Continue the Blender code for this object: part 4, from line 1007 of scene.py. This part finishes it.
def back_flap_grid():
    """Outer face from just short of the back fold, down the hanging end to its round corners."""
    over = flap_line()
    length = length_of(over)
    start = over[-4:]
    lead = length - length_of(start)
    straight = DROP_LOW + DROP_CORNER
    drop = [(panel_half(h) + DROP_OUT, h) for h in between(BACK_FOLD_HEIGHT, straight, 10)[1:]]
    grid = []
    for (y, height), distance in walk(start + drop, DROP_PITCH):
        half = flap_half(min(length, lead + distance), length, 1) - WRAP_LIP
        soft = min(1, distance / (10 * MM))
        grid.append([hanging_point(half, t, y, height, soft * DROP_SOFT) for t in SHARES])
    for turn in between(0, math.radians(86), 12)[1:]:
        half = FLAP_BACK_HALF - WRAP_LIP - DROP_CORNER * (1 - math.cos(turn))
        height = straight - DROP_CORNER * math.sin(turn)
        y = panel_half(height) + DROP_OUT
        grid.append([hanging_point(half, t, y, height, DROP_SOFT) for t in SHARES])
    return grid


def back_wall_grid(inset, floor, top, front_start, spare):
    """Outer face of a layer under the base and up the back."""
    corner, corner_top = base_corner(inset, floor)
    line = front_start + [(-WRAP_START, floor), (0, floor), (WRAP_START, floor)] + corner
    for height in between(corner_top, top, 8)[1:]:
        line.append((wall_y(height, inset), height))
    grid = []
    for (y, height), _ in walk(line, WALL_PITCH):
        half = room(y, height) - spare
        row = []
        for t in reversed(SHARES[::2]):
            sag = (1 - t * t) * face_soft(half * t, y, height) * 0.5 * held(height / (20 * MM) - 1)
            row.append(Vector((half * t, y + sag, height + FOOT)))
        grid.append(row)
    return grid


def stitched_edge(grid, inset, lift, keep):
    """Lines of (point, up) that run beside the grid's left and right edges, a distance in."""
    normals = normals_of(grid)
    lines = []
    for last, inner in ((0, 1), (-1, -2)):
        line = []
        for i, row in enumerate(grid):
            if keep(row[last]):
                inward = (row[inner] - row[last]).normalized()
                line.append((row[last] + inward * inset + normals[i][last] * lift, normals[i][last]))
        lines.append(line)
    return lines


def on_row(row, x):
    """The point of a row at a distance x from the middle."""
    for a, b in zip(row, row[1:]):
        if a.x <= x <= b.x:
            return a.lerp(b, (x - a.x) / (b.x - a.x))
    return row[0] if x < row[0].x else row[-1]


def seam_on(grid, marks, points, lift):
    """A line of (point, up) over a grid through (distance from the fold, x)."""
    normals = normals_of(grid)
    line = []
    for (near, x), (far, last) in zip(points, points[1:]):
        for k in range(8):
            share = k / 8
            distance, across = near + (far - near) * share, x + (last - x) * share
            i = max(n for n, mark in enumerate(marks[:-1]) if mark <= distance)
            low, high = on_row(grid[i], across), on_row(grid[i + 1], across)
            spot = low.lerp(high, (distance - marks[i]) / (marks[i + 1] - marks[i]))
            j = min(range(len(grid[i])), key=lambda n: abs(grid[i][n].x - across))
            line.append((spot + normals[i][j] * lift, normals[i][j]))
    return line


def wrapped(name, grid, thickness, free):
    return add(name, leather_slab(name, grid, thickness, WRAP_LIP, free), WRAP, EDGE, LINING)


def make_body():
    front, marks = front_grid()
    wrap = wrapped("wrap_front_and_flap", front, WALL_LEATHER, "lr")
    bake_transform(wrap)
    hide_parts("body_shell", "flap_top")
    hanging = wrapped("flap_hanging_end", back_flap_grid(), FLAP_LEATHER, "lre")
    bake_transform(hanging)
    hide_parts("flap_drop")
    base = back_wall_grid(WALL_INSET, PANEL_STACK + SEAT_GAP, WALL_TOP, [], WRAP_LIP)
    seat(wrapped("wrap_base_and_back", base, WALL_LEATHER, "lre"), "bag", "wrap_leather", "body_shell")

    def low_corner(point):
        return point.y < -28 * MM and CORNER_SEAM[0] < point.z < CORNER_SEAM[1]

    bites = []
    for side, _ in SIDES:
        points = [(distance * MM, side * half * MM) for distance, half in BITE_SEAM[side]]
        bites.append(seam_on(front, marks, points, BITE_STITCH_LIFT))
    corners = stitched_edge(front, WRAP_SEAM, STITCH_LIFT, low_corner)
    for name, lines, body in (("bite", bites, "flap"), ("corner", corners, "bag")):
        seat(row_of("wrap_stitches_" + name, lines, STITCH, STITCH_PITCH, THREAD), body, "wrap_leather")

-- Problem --
Output the listing above exactly as it appears.

-- The answer --
Continue the Blender code for this object: part 4, from line 1007 of scene.py. This part finishes it.
def back_flap_grid():
    """Outer face from just short of the back fold, down the hanging end to its round corners."""
    over = flap_line()
    length = length_of(over)
    start = over[-4:]
    lead = length - length_of(start)
    straight = DROP_LOW + DROP_CORNER
    drop = [(panel_half(h) + DROP_OUT, h) for h in between(BACK_FOLD_HEIGHT, straight, 10)[1:]]
    grid = []
    for (y, height), distance in walk(start + drop, DROP_PITCH):
        half = flap_half(min(length, lead + distance), length, 1) - WRAP_LIP
        soft = min(1, distance / (10 * MM))
        grid.append([hanging_point(half, t, y, height, soft * DROP_SOFT) for t in SHARES])
    for turn in between(0, math.radians(86), 12)[1:]:
        half = FLAP_BACK_HALF - WRAP_LIP - DROP_CORNER * (1 - math.cos(turn))
        height = straight - DROP_CORNER * math.sin(turn)
        y = panel_half(height) + DROP_OUT
        grid.append([hanging_point(half, t, y, height, DROP_SOFT) for t in SHARES])
    return grid


def back_wall_grid(inset, floor, top, front_start, spare):
    """Outer face of a layer under the base and up the back."""
    corner, corner_top = base_corner(inset, floor)
    line = front_start + [(-WRAP_START, floor), (0, floor), (WRAP_START, floor)] + corner
    for height in between(corner_top, top, 8)[1:]:
        line.append((wall_y(height, inset), height))
    grid = []
    for (y, height), _ in walk(line, WALL_PITCH):
        half = room(y, height) - spare
        row = []
        for t in reversed(SHARES[::2]):
            sag = (1 - t * t) * face_soft(half * t, y, height) * 0.5 * held(height / (20 * MM) - 1)
            row.append(Vector((half * t, y + sag, height + FOOT)))
        grid.append(row)
    return grid


def stitched_edge(grid, inset, lift, keep):
    """Lines of (point, up) that run beside the grid's left and right edges, a distance in."""
    normals = normals_of(grid)
    lines = []
    for last, inner in ((0, 1), (-1, -2)):
        line = []
        for i, row in enumerate(grid):
            if keep(row[last]):
                inward = (row[inner] - row[last]).normalized()
                line.append((row[last] + inward * inset + normals[i][last] * lift, normals[i][last]))
        lines.append(line)
    return lines


def on_row(row, x):
    """The point of a row at a distance x from the middle."""
    for a, b in zip(row, row[1:]):
        if a.x <= x <= b.x:
            return a.lerp(b, (x - a.x) / (b.x - a.x))
    return row[0] if x < row[0].x else row[-1]


def seam_on(grid, marks, points, lift):
    """A line of (point, up) over a grid through (distance from the fold, x)."""
    normals = normals_of(grid)
    line = []
    for (near, x), (far, last) in zip(points, points[1:]):
        for k in range(8):
            share = k / 8
            distance, across = near + (far - near) * share, x + (last - x) * share
            i = max(n for n, mark in enumerate(marks[:-1]) if mark <= distance)
            low, high = on_row(grid[i], across), on_row(grid[i + 1], across)
            spot = low.lerp(high, (distance - marks[i]) / (marks[i + 1] - marks[i]))
            j = min(range(len(grid[i])), key=lambda n: abs(grid[i][n].x - across))
            line.append((spot + normals[i][j] * lift, normals[i][j]))
    return line


def wrapped(name, grid, thickness, free):
    return add(name, leather_slab(name, grid, thickness, WRAP_LIP, free), WRAP, EDGE, LINING)


def make_body():
    front, marks = front_grid()
    wrap = wrapped("wrap_front_and_flap", front, WALL_LEATHER, "lr")
    bake_transform(wrap)
    hide_parts("body_shell", "flap_top")
    hanging = wrapped("flap_hanging_end", back_flap_grid(), FLAP_LEATHER, "lre")
    bake_transform(hanging)
    hide_parts("flap_drop")
    base = back_wall_grid(WALL_INSET, PANEL_STACK + SEAT_GAP, WALL_TOP, [], WRAP_LIP)
    seat(wrapped("wrap_base_and_back", base, WALL_LEATHER, "lre"), "bag", "wrap_leather", "body_shell")

    def low_corner(point):
        return point.y < -28 * MM and CORNER_SEAM[0] < point.z < CORNER_SEAM[1]

    bites = []
    for side, _ in SIDES:
        points = [(distance * MM, side * half * MM) for distance, half in BITE_SEAM[side]]
        bites.append(seam_on(front, marks, points, BITE_STITCH_LIFT))
    corners = stitched_edge(front, WRAP_SEAM, STITCH_LIFT, low_corner)
    for name, lines, body in (("bite", bites, "flap"), ("corner", corners, "bag")):
        seat(row_of("wrap_stitches_" + name, lines, STITCH, STITCH_PITCH, THREAD), body, "wrap_leather")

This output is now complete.